The Old Master & British Drawings & Watercolours sale is led by a luminous late 1820s watercolour of Sunrise off Margate by J.M.W. Turner; a wonderfully atmospheric drawing not seen on the market for over 50 years.

The British section of the sale presents eighteenth-century and nineteenth-century drawings including 



a powerful Thomas Gainsborough of A Young Man reclining on a Bank beneath a Tree, possibly a self-portrait, a remarkable early work by John Constableand a charming group of George Romney drawings and sketchbooks, as well as several 18th Century pastels.

The Old Master Drawings section of the sale will present a curated selection of fine works on paper spanning the 16th to 19th century from the French, Italian and Dutch and Flemish Schools, represented by the most celebrated artists of these periods.
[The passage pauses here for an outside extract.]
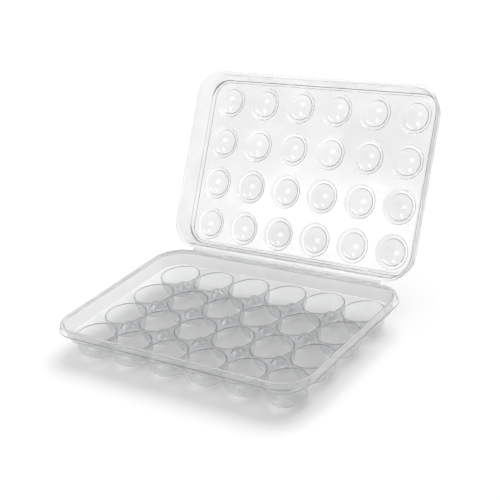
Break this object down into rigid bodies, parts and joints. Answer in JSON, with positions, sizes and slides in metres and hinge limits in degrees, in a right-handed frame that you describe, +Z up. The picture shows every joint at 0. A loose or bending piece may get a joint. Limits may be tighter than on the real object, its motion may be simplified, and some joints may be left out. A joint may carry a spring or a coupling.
{
  "type": "hinged storage container",
  "caption": "Clear hinged clamshell container: a tray of round-bottomed cups and a domed lid that stands open on a long living hinge.",
  "frame": {"origin": "on the surface the cups stand on, below the centre of the box round the open container", "axes": "+X along the hinge and the tray's long side, +Y from the tray's front edge towards the hinge and the open lid, +Z up"},
  "size_m": [0.325, 0.3386, 0.2282],
  "materials": {
    "tray_plastic": "clear moulded plastic, glossy, colourless",
    "lid_plastic": "clear moulded plastic, glossy, colourless, thinner than the tray",
    "hinge_plastic": "clear plastic thinned to a flexing web"
  },
  "bodies": {
    "tray": {"tray": "tray_plastic", "tray_hinge_leaf": "hinge_plastic"},
    "lid": {"lid": "lid_plastic", "lid_hinge_leaf": "hinge_plastic"}
  },
  "joints": [
    {"name": "lid_hinge", "type": "hinge", "parent": "tray", "child": "lid", "pos_m": [0, 0.04753, 0.04215], "axis": [1, 0, 0], "range_deg": [0, 120]}
  ]
}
‘…This man Turner, he learnt a lot from me… ’ Mark Rothko (1903-70)

on seeing the 1966 retrospective of Turner’s paintings and watercolours at the Museum of Modern Art, New York

(Quoted in B. Venning, Turner. Art & Ideas, London and New York, 2003, p. 314)

London – Capturing the enigmatic fleeting beauty of changing sunlight celebrated across cultures and across time, Sunrise over the Sea, perhaps at Margate by Joseph Mallord William Turner, R.A. (1775-1851) is a quietly hypnotic highlight in the Old Master and British Drawings and Watercolours sale on 4 July, during Classic Week London (estimate: £600,000-800,000). It is offered from the collection of the late Walter Brandt, one of the most prolific and discerning collectors of British Watercolours in the latter half of the 20th Century and brother of the acclaimed photographer Bill Brandt. In exceptional condition, with interesting provenance – having been owned by Turner’s landlady in Margate, the twice-widowed Sophia Caroline Booth (1798-1875) – this watercolour provides a wonderful example of a late Turner watercolour, and an aesthetic link to the Modern British Art which began Walter Brandt’s collecting journey. It will be on public view at Christie’s New York from 10 to 14 June before being part of the Classic Week pre-sale exhibition in London, on view from 1 to 4 July.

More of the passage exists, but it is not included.